■ Provided data:
* Begin *

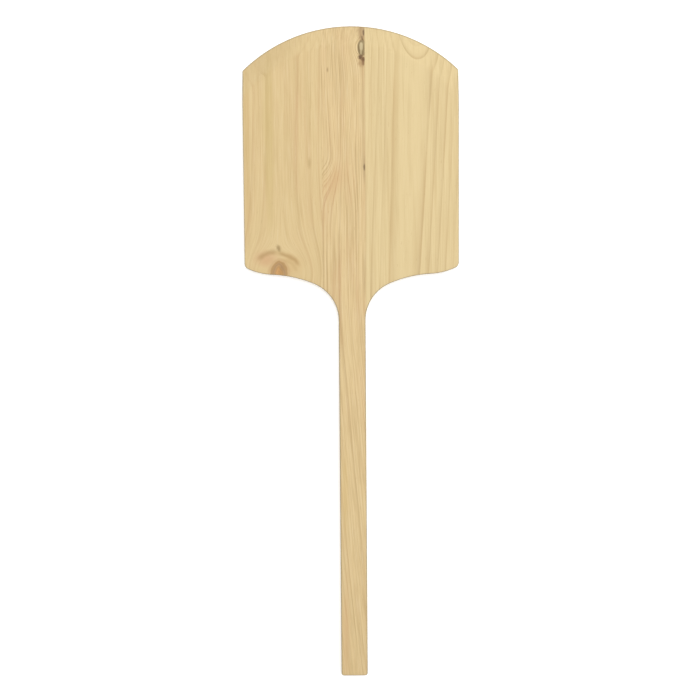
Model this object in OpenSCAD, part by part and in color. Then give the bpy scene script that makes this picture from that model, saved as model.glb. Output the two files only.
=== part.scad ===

* End *
* Begin *

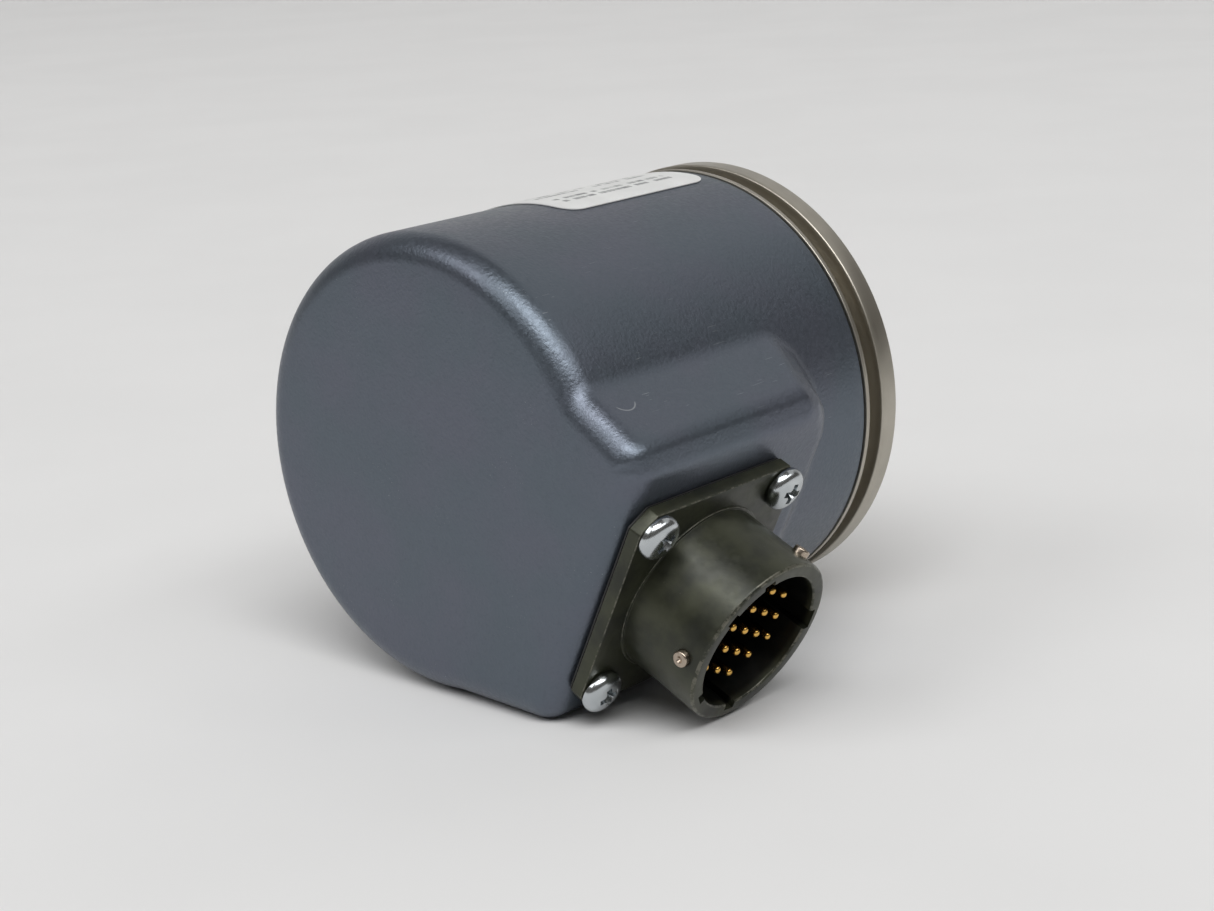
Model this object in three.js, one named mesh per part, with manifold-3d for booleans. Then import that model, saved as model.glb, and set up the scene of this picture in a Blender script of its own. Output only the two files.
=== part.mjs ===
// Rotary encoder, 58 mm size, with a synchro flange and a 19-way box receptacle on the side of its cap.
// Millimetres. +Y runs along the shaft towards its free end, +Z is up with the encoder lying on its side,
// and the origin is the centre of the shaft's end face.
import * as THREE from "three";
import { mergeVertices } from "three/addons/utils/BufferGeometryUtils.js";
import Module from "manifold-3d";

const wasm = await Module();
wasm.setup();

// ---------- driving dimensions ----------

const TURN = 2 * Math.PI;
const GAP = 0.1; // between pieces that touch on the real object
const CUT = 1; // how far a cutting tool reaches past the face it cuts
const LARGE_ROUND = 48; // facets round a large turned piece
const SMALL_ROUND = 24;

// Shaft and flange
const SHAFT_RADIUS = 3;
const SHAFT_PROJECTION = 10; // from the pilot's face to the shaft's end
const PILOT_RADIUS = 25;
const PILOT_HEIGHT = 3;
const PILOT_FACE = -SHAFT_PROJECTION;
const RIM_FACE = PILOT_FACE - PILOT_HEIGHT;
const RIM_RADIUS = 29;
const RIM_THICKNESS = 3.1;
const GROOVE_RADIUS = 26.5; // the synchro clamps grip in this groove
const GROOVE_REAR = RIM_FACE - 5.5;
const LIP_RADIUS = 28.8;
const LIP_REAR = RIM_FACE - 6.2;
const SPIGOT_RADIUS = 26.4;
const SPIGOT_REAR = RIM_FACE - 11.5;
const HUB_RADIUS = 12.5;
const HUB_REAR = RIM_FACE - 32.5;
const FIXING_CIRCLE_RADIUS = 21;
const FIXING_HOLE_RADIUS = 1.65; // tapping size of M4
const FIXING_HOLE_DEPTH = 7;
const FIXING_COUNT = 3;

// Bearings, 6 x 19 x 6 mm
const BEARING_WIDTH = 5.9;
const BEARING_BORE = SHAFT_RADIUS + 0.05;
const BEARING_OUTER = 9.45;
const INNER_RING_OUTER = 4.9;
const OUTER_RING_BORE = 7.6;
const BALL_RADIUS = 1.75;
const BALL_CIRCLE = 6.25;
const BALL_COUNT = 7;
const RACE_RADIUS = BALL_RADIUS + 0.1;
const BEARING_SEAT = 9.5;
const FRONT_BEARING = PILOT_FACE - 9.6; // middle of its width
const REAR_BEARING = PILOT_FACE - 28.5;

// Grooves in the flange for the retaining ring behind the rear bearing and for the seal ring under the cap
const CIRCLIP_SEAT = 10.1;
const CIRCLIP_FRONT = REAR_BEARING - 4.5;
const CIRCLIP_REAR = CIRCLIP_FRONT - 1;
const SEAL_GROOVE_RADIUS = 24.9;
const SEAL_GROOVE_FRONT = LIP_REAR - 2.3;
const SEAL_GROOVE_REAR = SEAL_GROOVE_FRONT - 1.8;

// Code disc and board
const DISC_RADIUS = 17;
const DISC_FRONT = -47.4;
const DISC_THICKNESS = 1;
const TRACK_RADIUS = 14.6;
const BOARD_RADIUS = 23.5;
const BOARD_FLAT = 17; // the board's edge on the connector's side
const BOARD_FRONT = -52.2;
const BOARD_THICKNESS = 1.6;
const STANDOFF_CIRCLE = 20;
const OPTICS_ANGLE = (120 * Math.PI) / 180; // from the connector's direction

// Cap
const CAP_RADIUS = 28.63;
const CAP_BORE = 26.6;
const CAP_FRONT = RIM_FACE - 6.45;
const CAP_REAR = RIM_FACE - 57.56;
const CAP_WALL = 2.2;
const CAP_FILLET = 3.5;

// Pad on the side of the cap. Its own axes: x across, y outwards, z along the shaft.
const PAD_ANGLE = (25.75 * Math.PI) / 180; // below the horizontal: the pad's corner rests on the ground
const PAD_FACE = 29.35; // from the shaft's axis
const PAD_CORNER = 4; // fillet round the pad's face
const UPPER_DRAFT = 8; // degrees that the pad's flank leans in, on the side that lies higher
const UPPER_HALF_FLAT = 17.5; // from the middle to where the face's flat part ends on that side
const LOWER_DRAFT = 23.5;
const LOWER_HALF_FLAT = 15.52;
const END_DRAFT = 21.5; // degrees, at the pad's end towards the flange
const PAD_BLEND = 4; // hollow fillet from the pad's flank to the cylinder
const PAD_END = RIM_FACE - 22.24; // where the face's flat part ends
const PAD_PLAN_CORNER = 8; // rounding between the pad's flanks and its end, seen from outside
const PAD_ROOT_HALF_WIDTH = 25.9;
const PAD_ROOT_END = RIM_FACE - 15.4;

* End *

■ Objective:
Using the entries above, state how many lines include the word "from", with no other words.

■ Worked solution:
10